Nasaka was first involved with the Gutai group in 1962 at the Gutai Pinacotheca, which is an exhibition space in Nakanoshima, Osaka. Gutai artists have regularly exhibited their work in this space. Eventually, Nasaka became officially admitted to Gutai in 1963, alongside Takesada Matsutani. Jiro Yoshihara vouched for Nasaka to other Gutai members to join.

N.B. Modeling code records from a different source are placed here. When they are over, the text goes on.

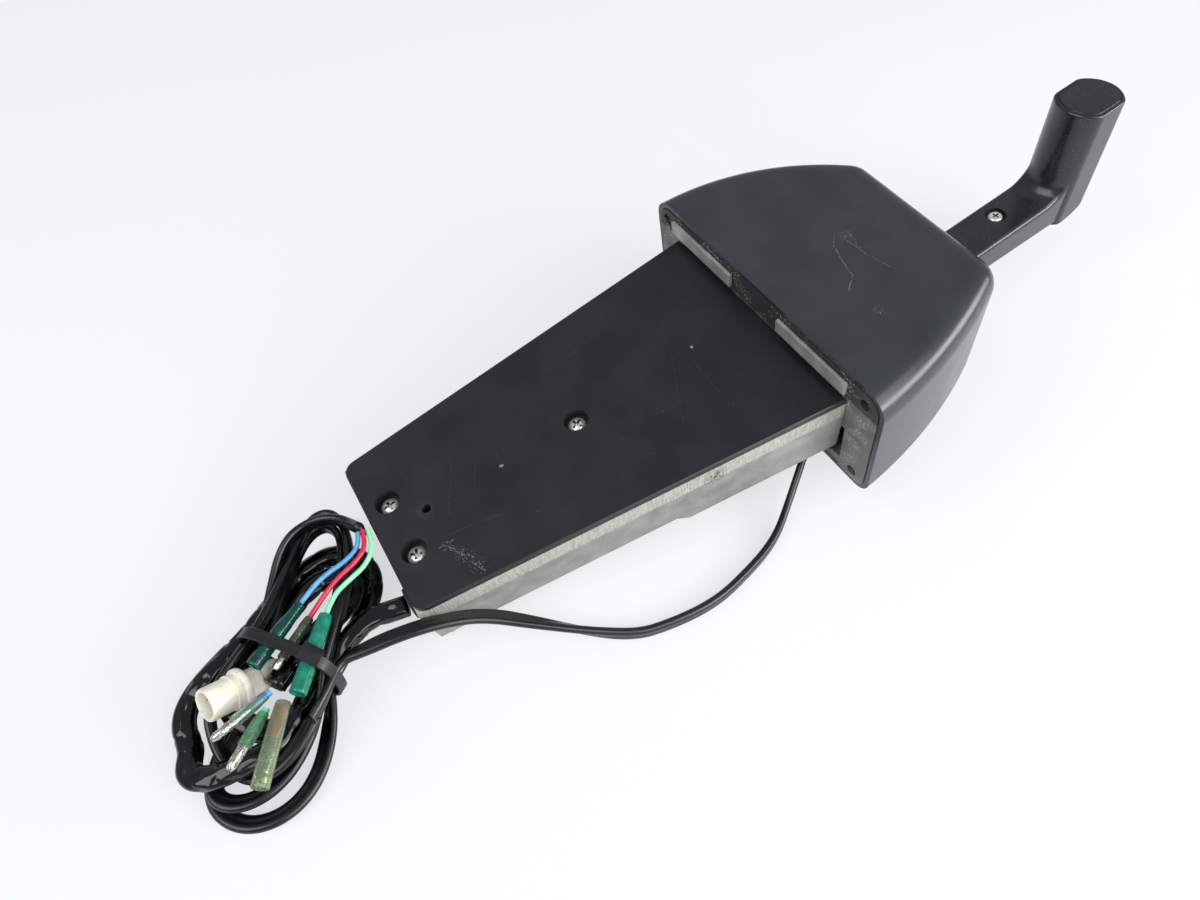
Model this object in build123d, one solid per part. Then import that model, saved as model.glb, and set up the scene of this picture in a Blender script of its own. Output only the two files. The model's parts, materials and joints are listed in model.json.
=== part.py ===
"""Top-mount throttle and shift control for an outboard motor, lying on its lever side.

The device is modelled in its own frame and then laid down:
X runs from the mounting plane to the grip, Y runs across the control,
Z is the direction of the lever's shaft, with 0 at the cover plate's outer face.
"""
import os
from math import atan2, cos, degrees, pi, radians, sin, tan

from build123d import *

# ---------------------------------------------------------------- driving dimensions, mm
# mechanism case, below the deck
case_length = 191.0
tail_half_width = 40.0
root_half_width = 60.5
case_wall = 3.0
tail_depth = 31.0          # cover face to the case floor's outside, at the cable end
root_depth = 36.0          # the same, under the gears
deep_length = 80.0         # how much of the case has the greater depth
band_depth = 12.0          # upright machined band under the cover
draft_inset = 1.5          # how far the cast sides lean in below the band
foot_radius = 6.5
foot_inset = 7.0
foot_height = 2.5
tail_opening_z = -17.0

# cover plate
plate_thickness = 3.0
plate_corner = 6.0
plate_gap = 0.6            # from the plate's wide end to the mounting plane
seat_depth = 0.3           # of the seat in the flange, so that a deck lies flat on its face
screw_places = ((-95.7, -0.6), (-180.6, -15.5), (-180.9, 12.0))
recess_radius = 5.5
recess_depth = 5.0
cup_wall = 1.5
screw_post_radius = 4.5
plain_hole = (-168.3, -1.0)
plain_hole_radius = 2.0

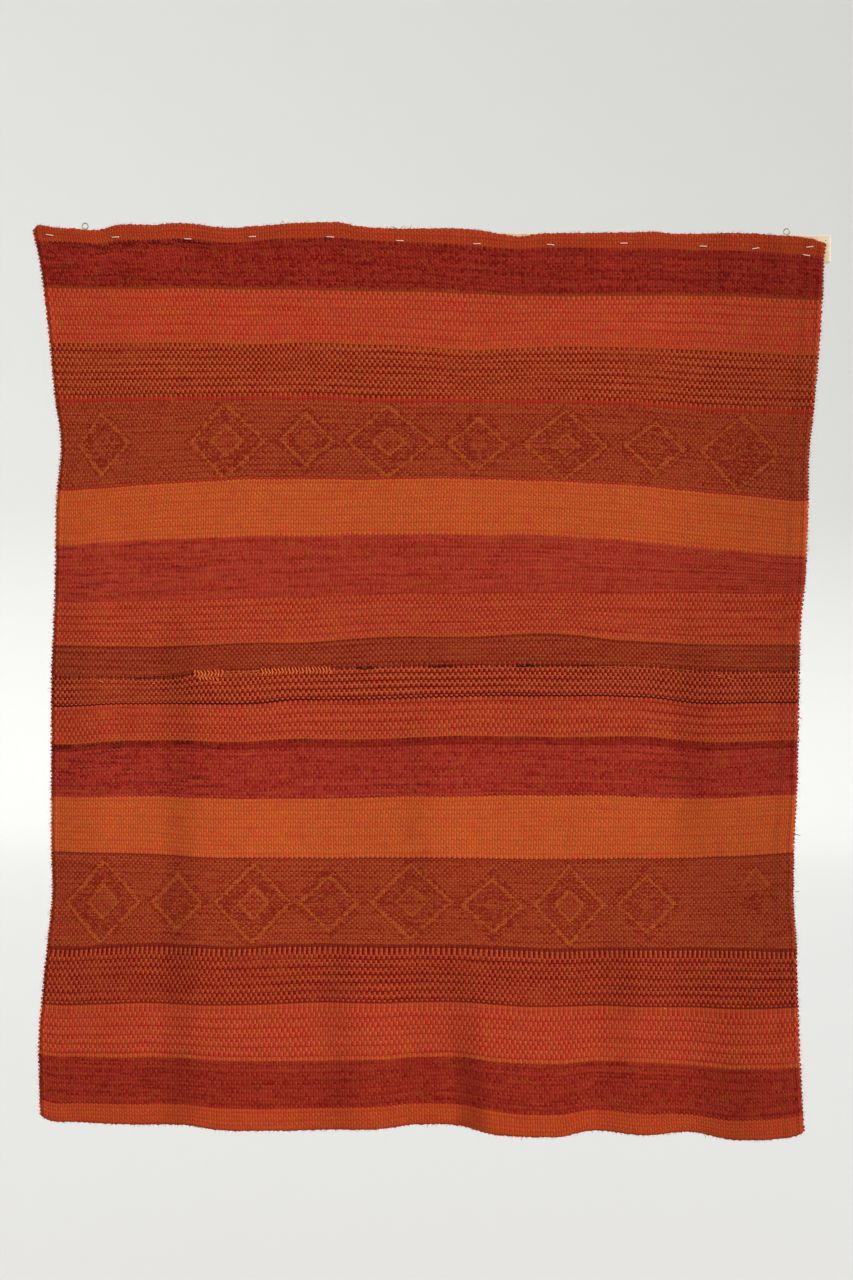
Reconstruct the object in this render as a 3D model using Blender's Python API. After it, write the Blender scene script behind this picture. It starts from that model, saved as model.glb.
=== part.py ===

Nasaka said about her Gutai initiation: Everyone fell silent, but he (Yoshihara) repeated his question three times and everyone clapped their hands. At first there wasn't a sound.Nasaka was admitted as a Phase Two Gutai artist (19562-1972). While Phase One, Gutai artists (1954–62) focused on responding to the postwar period in Japan, and engaging with direct materials to critique wartime militarism. Alternatively, Phase Two Gutai artists were more solicitous about Japan's burgeoning economic and technological growth. The Phase Two artists employed materials and techniques including advanced technology that were germane to the theme of industrialism. Nasaka gained sizable recognition after winning the Ashiya Mayor's Prize in 1962. In 1964, Nasaka put on a solo show at the Gutai Pinacotheca, in which she expanded her work to a larger school by completely covering an entire wall with a grid of proliferating concentric circles. Nasaka was featured in the April 1965 Issue of Art International, was asked to be a judge for the Ibaraki exhibition, and showed her work in the Female Artists' Association exhibition. Nasaka went on a hiatus and did not create art for two decades. However, in the 2000s she began creating artwork again, and held solo exhibitions in 2014 in Tokyo, and in 2015 in Antwerp, Belgium.

== Overview of work ==
Nasaka's later body of work featured concentric circles manifested through reliefs. She grounded her practices through technological experimentation and used innovative industrial materials for her time. Nasaka's process involved the use of a rotating plate, a tool that was handmade for her. The tool resembles an electric pottery wheel combined with a turntable. She then used resin cement to create circular patterns, and then airbrushes the circles with resin and lacquer. No panel is the same, as each piece denotes a different sphere, color or texture. Ultimately, Nasaka places each panel side by side, and fits them into a grid like formation, expanding the grid so fully that it covers an entire wall akin to that of a mural. The expansion of concentric circles creates an effect of infinite space. Nasaka achieves the effect of four-dimensional space through her concentric circle constructions of varying heights, layering, depths, and textures. Her methods of using non-art materials adhere to Gutai's ethos of experimenting with technologically advanced materials and techniques.

=== Work shown at the Solomon R. Guggenheim Museum ===
In 2013, Nasaka's piece Work (1960) was featured in the Solomon R. Guggenheim Museum's exhibit: Gutai: Splendid Playground. Work (1960) is from Nasaka's concentric circle series, and exemplifies Naska's concern for the relationship between industrialization and humanity. She juxtaposed these ironic notions together to question the direction of humanity, particularly given the circumstances of burgeoning industry and technology.

Nasaka used square wooden panels for the bases, and then coated them with a material that is composed of plaster, glue and clay. While malleable, Nasaka treated the surface with the turntable tool—which resulted in the centrifugal compositions. Nasaka carved delicate patterns onto the surface and then sprayed car lacquer as the final touch. From a distance, the amalgamated panels resemble sonographic screens of photographs of the Moon's surface. Yet, when examined closely, one can see Nasaka's touch. Her intricate carvings demonstrate a sense of unpredictability and betray the illusion of machine-like perfection from afar.